April 1 (Bloomberg) -- Stock Spirits Group, the biggest vodka maker in Poland, Italy and the Czech Republic, reported increased full-year sales and profit, and said market conditions should “improve slightly” this year.
Earnings before interest, taxes, depreciation and amortization rose 17 percent to 68.2 million euros ($96.5 million) in 2010, the maker of Poland’s Czysta de Luxe vodka said today in an e-mailed statement. Revenue advanced 13 percent to 308.6 million euros.
Stock Spirits is owned by Oaktree Capital Management LLC, which may seek about 200 million euros selling a stake in an initial public offering, two people familiar with the matter told Bloomberg News in December. Oaktree said today it is reviewing “strategic options” for the distiller, which hired Credit Suisse Group AG in November to advise on the matter.
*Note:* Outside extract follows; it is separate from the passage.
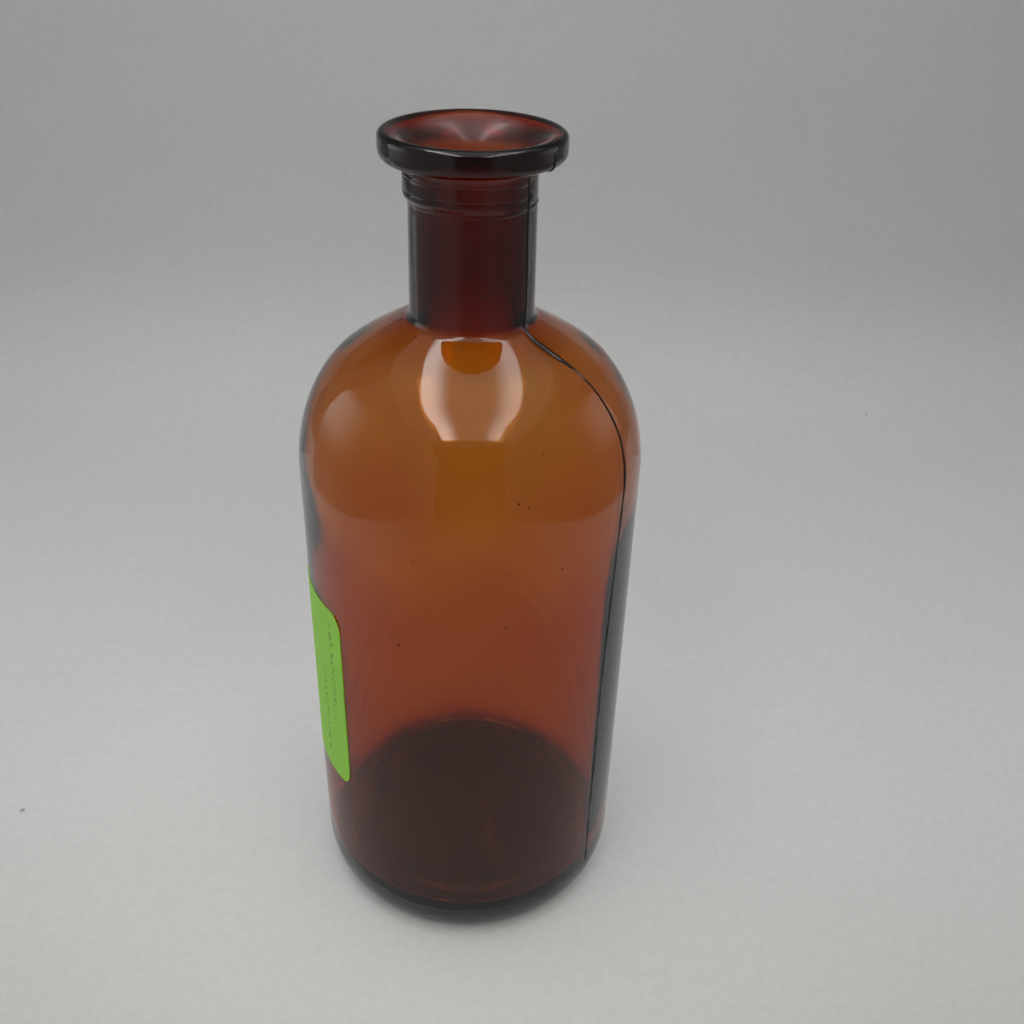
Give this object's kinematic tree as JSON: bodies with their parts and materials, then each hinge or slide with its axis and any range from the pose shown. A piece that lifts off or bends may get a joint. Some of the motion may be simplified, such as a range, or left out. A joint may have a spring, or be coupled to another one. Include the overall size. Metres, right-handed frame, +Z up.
{
  "type": "reagent bottle",
  "caption": "Round amber moulded-glass reagent bottle with domed shoulder, straight narrow neck, flared flanged lip and a small green sticker.",
  "frame": {"origin": "centre of the base, on the surface that the bottle stands on", "axes": "+Z up along the bottle's axis to the mouth; -Y is the front; the sticker is on the left, towards -X, and the two mould seams are at -36 and 144 degrees round +Z from +X"},
  "size_m": [0.0761, 0.076, 0.19],
  "materials": {
    "amber_glass": "glossy moulded amber glass, slightly wavy, with seeds",
    "green_sticker": "satin fluorescent paper"
  },
  "bodies": {
    "root": {"bottle": "amber_glass", "label": "green_sticker"}
  },
  "joints": []
}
“There are also exciting acquisition opportunities we will consider, as central and eastern Europe offers attractive growth prospects,” Oaktree managing director Karim Khairallah said in the statement. “We remain excited about the potential and opportunities that exist for the group.”
Diageo Plc may spend 500 million pounds ($804 million) to acquire Stock Spirits, the Sunday Times reported on March 13. The U.K. distiller declined to comment on the report.
Oaktree, the Los Angeles-based investment firm led by chairman Howard Marks, acquired the drinks company in 2007, according to Stock Spirits’ website. The price wasn’t disclosed.